[ オピニオン ]
(2016/6/3 05:00)
ご当地検定のひとつである『神戸学検定』が、9月25日の第10回で終了することになった。主催の神戸商工会議所に聞くと「昨年の受験者が1000人を割り込んだことが響いた。学生にもアプローチしてきたのだが…」と無念そう。
神戸には“日本初”が多い。コーヒーを店で最初に提供した元町の放香堂、ゴルフの始まりといわれる六甲山、マラソンの発祥地の新開地など。来年、開港150年を迎える神戸港を通じて早くから外国文化とオープンに接してきた影響が大きい。

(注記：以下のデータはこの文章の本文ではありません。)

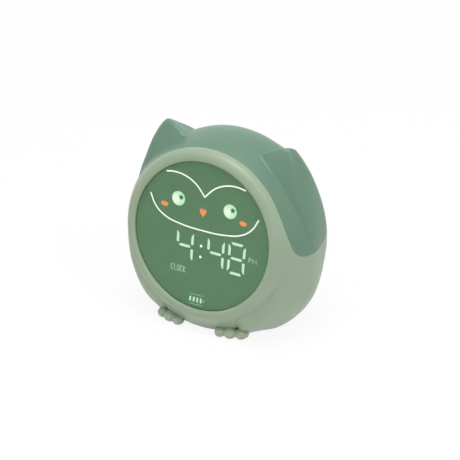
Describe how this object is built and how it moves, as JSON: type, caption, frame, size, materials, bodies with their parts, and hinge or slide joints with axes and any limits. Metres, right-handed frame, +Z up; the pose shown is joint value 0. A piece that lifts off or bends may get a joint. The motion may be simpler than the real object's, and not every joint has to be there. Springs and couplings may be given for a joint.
{
  "type": "kids alarm clock with night light",
  "caption": "Owl-shaped bedside alarm clock with a lit round face, a glowing crown with ear tufts and rear buttons.",
  "frame": {"origin": "on the surface the clock stands on, under the middle of its outline", "axes": "+Z up; the screen faces -Y and leans back 8.5 degrees; +X is to the right of someone facing the screen"},
  "size_m": [0.1342, 0.0909, 0.1282],
  "materials": {
    "housing": "soft-touch satin, sage green",
    "shade": "soft satin silicone-like, grey teal green, passes light from inside",
    "lens": "smooth clear tinted sheet",
    "green_film": "printed green diffusing film",
    "mask_black": "printed black film",
    "tape": "thin foam tape",
    "white_plastic": "white reflective moulding",
    "board": "green solder mask",
    "strip": "white flexible circuit",
    "led": "LED packages",
    "foot": "satin, sage green",
    "button": "soft matt",
    "plunger": "black",
    "black_plastic": "black moulding",
    "knob": "dark green",
    "steel": "zinc plated",
    "nickel": "nickel strip",
    "magnet": "plated",
    "cone": "black speaker paper",
    "foam": "foam ring",
    "pad": "grippy matt",
    "cell": "shrink sleeve",
    "wire": "insulated lead",
    "plug": "cream connector housing"
  },
  "bodies": {
    "clock": {"battery_cell": "cell", "battery_cradle": "black_plastic", "battery_lead": "wire", "battery_tabs": "nickel", "board_plugs": "plug", "clock_chip": "black_plastic", "diffuser_film": "green_film", "display_board": "board", "display_lead": "wire", "display_leds": "led", "display_plug": "plug", "front_housing": "housing", "lamp_lead": "wire", "lamp_leds": "led", "lamp_reflector": "white_plastic", "lamp_strip": "strip", "left_foot": "foot", "lens_tape": "tape", "light_shield": "white_plastic", "main_board": "board", "mask_film": "mask_black", "night_light_shade": "shade", "rear_cover": "housing", "rear_pads": "pad", "right_foot": "foot", "screen_lens": "lens", "screws": "steel", "short_screws": "steel", "slide_case": "black_plastic", "speaker_cone": "cone", "speaker_frame": "black_plastic", "speaker_gasket": "foam", "speaker_lead": "wire", "speaker_magnet": "magnet", "tact_switches": "black_plastic", "usb_socket": "steel"},
    "button_alarm": {"button_alarm": "button", "plunger_alarm": "plunger"},
    "button_light": {"button_light": "button", "plunger_light": "plunger"},
    "button_sound": {"button_sound": "button", "plunger_sound": "plunger"},
    "button_down": {"button_down": "button", "plunger_down": "plunger"},
    "button_set": {"button_set": "button", "plunger_set": "plunger"},
    "button_up": {"button_up": "button", "plunger_up": "plunger"},
    "power_slide": {"slide_knob": "knob"}
  },
  "joints": [
    {"name": "alarm_press", "type": "slide", "parent": "clock", "child": "button_alarm", "axis": [0, -0.989, 0.1478], "range_m": [0, 0.0008], "stiffness_N_per_m": 1200, "springref_m": -0.0008},
    {"name": "light_press", "type": "slide", "parent": "clock", "child": "button_light", "axis": [0, -0.989, 0.1478], "range_m": [0, 0.0008], "stiffness_N_per_m": 1200, "springref_m": -0.0008},
    {"name": "sound_press", "type": "slide", "parent": "clock", "child": "button_sound", "axis": [0, -0.989, 0.1478], "range_m": [0, 0.0008], "stiffness_N_per_m": 1200, "springref_m": -0.0008},
    {"name": "down_press", "type": "slide", "parent": "clock", "child": "button_down", "axis": [0, -0.989, 0.1478], "range_m": [0, 0.0008], "stiffness_N_per_m": 1200, "springref_m": -0.0008},
    {"name": "set_press", "type": "slide", "parent": "clock", "child": "button_set", "axis": [0, -0.989, 0.1478], "range_m": [0, 0.0008], "stiffness_N_per_m": 1200, "springref_m": -0.0008},
    {"name": "up_press", "type": "slide", "parent": "clock", "child": "button_up", "axis": [0, -0.989, 0.1478], "range_m": [0, 0.0008], "stiffness_N_per_m": 1200, "springref_m": -0.0008},
    {"name": "power_slide", "type": "slide", "parent": "clock", "child": "power_slide", "axis": [1, 0, 0], "range_m": [0, 0.003]}
  ]
}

歴史や産業、文化、観光など魅力にはこと欠かないはずだが、長く続けるのは難しかったのだろう。会議所の呼びかけに応え、みなと銀行を筆頭に地元企業も団体受験で支えたが、受験者層を広げられなかったという。
ただ『神戸学マイスター』と呼ぶ難関の上級合格者はこれまで19人が誕生。街歩きツアーのガイドなどとして活躍している。検定終了後には獲得できない“称号”だから、街の生き字引として貴重な存在になりそうだ。
もうひとつの財産は公式テキスト本と試験問題。「過去の問題は約2000問。携帯アプリなどにできれば」と会議所は思案を巡らす。せっかくのコンテンツ、うまく活用してもらいたい。